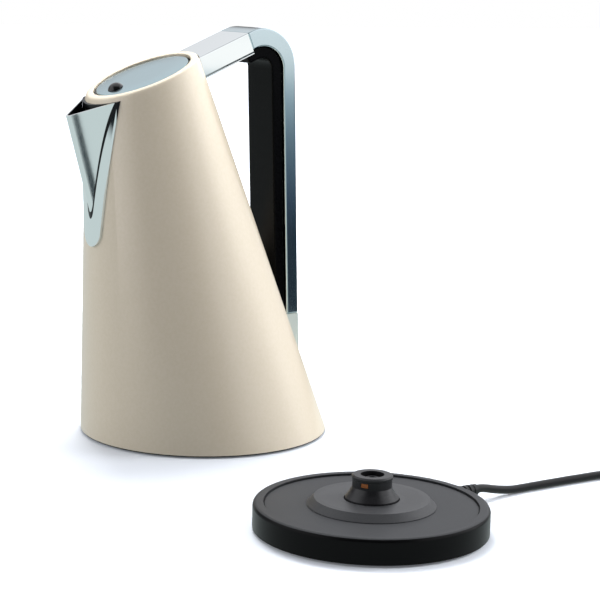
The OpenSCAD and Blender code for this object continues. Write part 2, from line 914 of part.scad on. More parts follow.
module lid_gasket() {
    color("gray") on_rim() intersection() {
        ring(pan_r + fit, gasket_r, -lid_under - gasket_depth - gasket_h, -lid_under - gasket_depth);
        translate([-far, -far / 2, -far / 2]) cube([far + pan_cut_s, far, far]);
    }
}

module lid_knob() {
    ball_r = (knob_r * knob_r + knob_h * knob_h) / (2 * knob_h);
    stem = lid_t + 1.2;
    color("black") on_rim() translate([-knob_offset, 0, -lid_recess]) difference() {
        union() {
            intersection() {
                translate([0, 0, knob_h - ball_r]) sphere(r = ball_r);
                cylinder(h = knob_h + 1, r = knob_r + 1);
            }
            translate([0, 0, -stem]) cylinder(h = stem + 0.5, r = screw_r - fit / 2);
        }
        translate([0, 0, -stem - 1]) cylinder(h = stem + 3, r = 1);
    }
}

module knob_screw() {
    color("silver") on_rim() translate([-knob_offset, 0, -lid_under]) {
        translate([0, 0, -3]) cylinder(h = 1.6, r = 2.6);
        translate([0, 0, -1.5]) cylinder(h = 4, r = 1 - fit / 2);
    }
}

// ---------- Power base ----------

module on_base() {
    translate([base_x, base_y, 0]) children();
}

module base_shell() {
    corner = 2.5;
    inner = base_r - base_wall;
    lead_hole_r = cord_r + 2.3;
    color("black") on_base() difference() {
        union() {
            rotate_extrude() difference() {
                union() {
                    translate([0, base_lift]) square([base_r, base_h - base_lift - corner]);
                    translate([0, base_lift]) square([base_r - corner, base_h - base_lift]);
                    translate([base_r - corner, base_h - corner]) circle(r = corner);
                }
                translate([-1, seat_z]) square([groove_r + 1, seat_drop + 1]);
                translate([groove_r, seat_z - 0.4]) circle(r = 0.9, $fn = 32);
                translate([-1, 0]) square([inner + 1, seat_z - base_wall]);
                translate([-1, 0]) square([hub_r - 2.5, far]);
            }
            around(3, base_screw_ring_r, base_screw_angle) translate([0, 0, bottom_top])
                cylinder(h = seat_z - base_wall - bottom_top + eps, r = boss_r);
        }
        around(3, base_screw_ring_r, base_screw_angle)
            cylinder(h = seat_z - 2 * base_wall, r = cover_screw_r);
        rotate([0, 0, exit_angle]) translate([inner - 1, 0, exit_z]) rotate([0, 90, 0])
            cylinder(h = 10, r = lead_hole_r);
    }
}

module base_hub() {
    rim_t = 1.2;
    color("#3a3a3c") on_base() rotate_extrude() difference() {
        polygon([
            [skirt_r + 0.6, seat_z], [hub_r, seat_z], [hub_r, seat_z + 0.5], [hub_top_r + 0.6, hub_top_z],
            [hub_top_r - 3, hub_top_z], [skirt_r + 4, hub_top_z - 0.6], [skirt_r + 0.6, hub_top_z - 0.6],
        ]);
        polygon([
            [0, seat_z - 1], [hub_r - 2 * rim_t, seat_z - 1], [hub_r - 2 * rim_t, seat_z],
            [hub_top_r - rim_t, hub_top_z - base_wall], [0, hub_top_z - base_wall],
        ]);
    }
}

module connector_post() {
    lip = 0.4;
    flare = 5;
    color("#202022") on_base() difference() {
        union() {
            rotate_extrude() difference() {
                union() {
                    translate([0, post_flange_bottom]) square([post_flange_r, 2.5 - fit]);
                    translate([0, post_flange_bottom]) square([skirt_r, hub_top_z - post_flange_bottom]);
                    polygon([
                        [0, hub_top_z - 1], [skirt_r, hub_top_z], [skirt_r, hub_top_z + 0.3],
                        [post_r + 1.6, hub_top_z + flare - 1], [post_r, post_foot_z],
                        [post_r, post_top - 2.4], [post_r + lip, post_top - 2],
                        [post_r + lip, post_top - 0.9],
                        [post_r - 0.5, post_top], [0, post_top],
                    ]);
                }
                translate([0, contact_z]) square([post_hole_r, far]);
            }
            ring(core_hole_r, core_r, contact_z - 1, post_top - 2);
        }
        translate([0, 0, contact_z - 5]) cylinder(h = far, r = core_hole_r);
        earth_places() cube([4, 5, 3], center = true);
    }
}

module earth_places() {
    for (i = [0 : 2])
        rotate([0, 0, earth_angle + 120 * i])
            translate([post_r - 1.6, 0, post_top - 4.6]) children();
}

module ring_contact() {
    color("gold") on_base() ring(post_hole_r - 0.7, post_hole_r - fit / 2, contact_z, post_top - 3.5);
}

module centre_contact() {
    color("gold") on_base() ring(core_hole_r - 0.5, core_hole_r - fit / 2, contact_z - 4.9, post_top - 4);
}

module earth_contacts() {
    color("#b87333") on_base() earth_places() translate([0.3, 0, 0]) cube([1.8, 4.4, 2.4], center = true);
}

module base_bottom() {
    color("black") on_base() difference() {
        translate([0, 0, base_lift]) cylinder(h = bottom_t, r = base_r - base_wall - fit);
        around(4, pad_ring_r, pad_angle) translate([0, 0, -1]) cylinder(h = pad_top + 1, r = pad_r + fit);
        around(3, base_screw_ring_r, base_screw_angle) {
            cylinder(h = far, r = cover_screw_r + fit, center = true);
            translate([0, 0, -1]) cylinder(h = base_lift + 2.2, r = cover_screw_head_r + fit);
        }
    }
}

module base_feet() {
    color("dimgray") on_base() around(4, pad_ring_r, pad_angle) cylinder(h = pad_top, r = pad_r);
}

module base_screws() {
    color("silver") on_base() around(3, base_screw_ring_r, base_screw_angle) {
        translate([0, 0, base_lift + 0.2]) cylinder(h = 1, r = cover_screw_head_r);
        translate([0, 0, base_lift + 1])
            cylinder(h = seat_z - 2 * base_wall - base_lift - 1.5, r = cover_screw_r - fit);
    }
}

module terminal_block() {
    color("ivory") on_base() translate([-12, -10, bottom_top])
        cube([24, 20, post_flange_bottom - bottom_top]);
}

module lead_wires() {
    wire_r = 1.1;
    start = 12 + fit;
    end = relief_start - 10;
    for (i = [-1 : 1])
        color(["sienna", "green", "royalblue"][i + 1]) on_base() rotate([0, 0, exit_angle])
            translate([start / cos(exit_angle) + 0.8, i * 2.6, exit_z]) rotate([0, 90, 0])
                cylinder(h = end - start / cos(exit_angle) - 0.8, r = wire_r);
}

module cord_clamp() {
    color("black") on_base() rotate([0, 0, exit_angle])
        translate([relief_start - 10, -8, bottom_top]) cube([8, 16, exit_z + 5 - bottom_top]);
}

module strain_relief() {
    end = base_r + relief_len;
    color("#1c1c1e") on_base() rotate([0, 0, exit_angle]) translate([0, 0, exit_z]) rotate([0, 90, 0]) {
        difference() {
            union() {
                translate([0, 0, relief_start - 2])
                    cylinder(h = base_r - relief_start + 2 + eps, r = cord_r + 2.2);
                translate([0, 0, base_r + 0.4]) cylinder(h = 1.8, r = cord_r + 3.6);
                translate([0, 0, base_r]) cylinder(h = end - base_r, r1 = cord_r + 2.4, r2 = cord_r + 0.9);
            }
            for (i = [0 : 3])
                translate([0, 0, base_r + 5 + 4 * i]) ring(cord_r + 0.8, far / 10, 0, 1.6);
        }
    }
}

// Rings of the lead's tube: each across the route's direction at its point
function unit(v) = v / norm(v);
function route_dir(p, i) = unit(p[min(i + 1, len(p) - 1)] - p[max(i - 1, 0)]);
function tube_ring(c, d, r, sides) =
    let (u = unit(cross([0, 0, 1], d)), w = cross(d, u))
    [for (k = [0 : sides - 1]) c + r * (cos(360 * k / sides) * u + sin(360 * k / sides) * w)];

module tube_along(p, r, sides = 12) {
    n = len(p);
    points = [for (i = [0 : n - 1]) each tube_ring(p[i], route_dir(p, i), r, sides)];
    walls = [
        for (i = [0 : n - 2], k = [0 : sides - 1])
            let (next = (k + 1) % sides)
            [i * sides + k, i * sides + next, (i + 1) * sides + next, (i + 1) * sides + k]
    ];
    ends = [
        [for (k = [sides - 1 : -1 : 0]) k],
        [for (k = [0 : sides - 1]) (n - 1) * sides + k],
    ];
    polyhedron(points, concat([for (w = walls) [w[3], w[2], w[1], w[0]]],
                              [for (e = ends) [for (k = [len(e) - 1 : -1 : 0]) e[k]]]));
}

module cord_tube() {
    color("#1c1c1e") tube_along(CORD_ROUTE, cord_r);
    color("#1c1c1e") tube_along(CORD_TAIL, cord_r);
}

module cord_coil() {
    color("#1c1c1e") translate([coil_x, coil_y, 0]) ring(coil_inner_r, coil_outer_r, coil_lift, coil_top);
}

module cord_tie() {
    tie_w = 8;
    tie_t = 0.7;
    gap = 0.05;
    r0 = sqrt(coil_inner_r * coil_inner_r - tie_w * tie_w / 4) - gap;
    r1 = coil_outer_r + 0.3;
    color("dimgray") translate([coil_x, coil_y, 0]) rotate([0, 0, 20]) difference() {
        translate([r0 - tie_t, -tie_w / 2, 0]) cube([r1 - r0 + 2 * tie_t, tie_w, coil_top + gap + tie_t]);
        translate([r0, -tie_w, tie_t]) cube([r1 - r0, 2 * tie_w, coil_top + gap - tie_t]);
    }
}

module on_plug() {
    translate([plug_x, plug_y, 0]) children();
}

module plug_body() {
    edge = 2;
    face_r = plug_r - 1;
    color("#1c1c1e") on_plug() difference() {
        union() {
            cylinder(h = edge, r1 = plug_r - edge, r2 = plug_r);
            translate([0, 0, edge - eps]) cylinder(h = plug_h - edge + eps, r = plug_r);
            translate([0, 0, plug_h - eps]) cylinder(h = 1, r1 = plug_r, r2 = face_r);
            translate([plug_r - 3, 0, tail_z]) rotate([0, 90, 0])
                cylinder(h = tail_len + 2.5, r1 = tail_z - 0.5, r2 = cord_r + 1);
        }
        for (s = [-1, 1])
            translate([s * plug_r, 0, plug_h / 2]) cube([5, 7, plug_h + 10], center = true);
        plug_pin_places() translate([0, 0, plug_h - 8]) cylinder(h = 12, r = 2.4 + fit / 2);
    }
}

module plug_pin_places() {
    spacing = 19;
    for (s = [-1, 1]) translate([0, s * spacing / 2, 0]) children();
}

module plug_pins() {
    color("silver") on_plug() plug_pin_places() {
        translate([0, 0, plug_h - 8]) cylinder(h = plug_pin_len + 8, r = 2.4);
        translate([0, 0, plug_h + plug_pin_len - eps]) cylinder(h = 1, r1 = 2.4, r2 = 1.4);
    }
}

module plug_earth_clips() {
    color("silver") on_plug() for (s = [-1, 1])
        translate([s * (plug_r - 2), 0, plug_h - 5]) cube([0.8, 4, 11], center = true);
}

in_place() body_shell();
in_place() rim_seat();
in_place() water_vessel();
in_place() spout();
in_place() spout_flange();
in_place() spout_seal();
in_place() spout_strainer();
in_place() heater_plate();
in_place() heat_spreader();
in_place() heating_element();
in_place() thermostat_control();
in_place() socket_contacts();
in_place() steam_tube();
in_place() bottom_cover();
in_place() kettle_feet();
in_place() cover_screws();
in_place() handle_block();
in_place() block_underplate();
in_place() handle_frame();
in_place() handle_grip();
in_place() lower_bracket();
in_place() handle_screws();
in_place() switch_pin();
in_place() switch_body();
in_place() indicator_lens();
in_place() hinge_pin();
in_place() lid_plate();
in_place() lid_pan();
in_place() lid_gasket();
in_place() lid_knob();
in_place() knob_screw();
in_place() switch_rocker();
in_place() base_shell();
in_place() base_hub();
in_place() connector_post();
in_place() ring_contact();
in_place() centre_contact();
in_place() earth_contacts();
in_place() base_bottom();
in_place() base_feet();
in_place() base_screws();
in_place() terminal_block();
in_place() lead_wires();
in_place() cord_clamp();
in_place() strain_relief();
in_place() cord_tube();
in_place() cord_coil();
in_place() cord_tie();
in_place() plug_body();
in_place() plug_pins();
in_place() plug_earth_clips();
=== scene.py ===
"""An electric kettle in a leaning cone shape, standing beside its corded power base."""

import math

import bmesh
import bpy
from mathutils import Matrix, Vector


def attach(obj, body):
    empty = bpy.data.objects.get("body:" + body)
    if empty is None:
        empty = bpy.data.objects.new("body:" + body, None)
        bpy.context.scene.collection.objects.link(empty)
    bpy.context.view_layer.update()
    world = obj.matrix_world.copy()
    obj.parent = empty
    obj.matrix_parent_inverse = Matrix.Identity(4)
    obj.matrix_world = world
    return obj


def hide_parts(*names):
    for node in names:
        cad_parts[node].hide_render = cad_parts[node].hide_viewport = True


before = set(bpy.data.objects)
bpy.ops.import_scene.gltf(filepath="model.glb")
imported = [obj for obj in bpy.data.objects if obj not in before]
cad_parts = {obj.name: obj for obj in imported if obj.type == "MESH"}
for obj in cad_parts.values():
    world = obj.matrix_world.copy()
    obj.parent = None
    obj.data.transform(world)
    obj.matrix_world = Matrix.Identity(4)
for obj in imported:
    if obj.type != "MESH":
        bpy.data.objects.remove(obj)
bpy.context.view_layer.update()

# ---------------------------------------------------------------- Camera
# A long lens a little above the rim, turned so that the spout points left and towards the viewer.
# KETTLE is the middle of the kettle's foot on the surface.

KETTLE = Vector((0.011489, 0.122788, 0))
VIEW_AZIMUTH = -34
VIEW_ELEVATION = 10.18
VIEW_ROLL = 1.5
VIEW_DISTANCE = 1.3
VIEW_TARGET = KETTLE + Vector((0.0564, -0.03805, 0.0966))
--
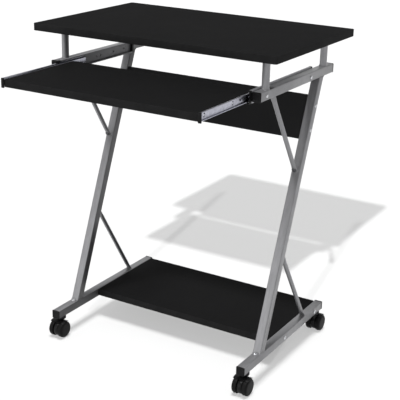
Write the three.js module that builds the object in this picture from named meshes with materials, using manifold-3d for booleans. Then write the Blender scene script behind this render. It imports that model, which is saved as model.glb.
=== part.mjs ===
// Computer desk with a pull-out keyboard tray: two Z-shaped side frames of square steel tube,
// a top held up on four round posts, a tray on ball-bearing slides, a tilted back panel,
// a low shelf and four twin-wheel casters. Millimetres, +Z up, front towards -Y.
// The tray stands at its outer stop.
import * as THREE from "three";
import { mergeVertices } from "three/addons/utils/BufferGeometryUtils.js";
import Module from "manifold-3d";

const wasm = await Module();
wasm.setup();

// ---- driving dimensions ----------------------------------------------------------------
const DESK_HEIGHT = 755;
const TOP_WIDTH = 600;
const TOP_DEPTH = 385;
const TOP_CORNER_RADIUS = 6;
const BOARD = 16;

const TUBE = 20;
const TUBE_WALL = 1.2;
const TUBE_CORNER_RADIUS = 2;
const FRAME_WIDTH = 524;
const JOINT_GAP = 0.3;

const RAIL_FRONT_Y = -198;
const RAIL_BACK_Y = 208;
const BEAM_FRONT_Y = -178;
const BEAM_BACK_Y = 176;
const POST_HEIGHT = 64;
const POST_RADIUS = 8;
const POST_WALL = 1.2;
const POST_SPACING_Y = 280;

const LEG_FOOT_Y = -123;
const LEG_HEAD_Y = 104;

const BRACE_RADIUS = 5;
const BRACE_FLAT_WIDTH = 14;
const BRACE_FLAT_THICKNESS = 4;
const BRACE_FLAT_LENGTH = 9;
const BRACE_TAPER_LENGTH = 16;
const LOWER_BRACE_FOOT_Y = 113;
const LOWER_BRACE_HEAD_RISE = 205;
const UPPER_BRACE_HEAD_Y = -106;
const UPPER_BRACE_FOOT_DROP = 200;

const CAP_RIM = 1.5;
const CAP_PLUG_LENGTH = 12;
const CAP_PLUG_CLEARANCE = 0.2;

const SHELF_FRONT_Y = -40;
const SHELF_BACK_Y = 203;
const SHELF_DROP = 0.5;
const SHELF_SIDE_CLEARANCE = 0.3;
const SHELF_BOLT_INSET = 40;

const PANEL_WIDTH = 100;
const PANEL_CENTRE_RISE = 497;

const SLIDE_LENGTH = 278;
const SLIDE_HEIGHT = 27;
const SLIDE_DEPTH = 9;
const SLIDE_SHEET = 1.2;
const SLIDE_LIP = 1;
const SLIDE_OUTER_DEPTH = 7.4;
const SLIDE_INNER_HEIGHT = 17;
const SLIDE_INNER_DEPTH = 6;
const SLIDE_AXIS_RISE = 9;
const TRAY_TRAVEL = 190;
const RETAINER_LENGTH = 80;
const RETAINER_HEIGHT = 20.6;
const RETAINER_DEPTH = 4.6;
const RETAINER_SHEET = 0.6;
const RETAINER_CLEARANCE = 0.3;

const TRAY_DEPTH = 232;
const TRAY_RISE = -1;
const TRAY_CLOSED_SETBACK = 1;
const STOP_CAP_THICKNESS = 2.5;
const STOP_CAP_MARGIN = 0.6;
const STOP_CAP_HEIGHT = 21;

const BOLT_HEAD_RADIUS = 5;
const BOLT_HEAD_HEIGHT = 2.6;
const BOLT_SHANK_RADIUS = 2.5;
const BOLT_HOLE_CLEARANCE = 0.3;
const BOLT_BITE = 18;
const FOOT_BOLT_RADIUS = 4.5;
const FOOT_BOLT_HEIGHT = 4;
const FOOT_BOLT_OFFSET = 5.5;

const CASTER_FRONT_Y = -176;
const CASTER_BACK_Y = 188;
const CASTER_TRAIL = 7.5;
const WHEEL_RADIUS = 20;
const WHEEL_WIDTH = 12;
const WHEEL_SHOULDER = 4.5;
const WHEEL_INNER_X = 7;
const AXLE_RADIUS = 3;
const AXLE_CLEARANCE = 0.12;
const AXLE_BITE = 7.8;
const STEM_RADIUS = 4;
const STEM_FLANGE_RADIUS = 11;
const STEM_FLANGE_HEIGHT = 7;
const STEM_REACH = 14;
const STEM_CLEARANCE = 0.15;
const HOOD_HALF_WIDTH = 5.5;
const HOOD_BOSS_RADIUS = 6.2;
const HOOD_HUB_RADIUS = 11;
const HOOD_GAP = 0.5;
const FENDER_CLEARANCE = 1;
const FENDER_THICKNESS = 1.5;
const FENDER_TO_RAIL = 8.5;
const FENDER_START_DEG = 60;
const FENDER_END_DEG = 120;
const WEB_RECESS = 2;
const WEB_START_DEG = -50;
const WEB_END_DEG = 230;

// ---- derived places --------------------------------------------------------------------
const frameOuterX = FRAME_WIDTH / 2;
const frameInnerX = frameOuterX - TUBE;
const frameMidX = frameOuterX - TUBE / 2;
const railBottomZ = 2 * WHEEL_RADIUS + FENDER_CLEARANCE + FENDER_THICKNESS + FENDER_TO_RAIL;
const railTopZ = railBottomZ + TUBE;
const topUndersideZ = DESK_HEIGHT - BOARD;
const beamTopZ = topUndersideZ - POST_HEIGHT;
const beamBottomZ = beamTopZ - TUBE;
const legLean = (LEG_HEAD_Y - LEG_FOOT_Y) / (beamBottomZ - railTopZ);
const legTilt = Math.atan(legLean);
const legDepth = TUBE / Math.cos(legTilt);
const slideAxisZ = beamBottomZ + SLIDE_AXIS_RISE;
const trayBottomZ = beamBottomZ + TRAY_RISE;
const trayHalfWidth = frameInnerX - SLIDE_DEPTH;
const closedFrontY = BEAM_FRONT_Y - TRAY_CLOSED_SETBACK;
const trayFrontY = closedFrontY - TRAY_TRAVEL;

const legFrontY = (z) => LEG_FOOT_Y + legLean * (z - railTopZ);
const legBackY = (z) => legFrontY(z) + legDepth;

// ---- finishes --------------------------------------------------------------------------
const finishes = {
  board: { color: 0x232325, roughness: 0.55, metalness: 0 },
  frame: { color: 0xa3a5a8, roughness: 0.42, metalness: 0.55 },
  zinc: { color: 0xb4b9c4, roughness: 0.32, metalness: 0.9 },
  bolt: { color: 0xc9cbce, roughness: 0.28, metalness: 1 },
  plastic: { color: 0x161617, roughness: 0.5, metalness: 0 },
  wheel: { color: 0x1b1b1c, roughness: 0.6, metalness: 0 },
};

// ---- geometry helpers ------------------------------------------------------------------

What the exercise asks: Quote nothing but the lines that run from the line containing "in_place() knob_screw();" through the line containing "imported = [obj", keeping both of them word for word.

Output:
in_place() knob_screw();
in_place() switch_rocker();
in_place() base_shell();
in_place() base_hub();
in_place() connector_post();
in_place() ring_contact();
in_place() centre_contact();
in_place() earth_contacts();
in_place() base_bottom();
in_place() base_feet();
in_place() base_screws();
in_place() terminal_block();
in_place() lead_wires();
in_place() cord_clamp();
in_place() strain_relief();
in_place() cord_tube();
in_place() cord_coil();
in_place() cord_tie();
in_place() plug_body();
in_place() plug_pins();
in_place() plug_earth_clips();
=== scene.py ===
"""An electric kettle in a leaning cone shape, standing beside its corded power base."""

import math

import bmesh
import bpy
from mathutils import Matrix, Vector


def attach(obj, body):
    empty = bpy.data.objects.get("body:" + body)
    if empty is None:
        empty = bpy.data.objects.new("body:" + body, None)
        bpy.context.scene.collection.objects.link(empty)
    bpy.context.view_layer.update()
    world = obj.matrix_world.copy()
    obj.parent = empty
    obj.matrix_parent_inverse = Matrix.Identity(4)
    obj.matrix_world = world
    return obj


def hide_parts(*names):
    for node in names:
        cad_parts[node].hide_render = cad_parts[node].hide_viewport = True


before = set(bpy.data.objects)
bpy.ops.import_scene.gltf(filepath="model.glb")
imported = [obj for obj in bpy.data.objects if obj not in before]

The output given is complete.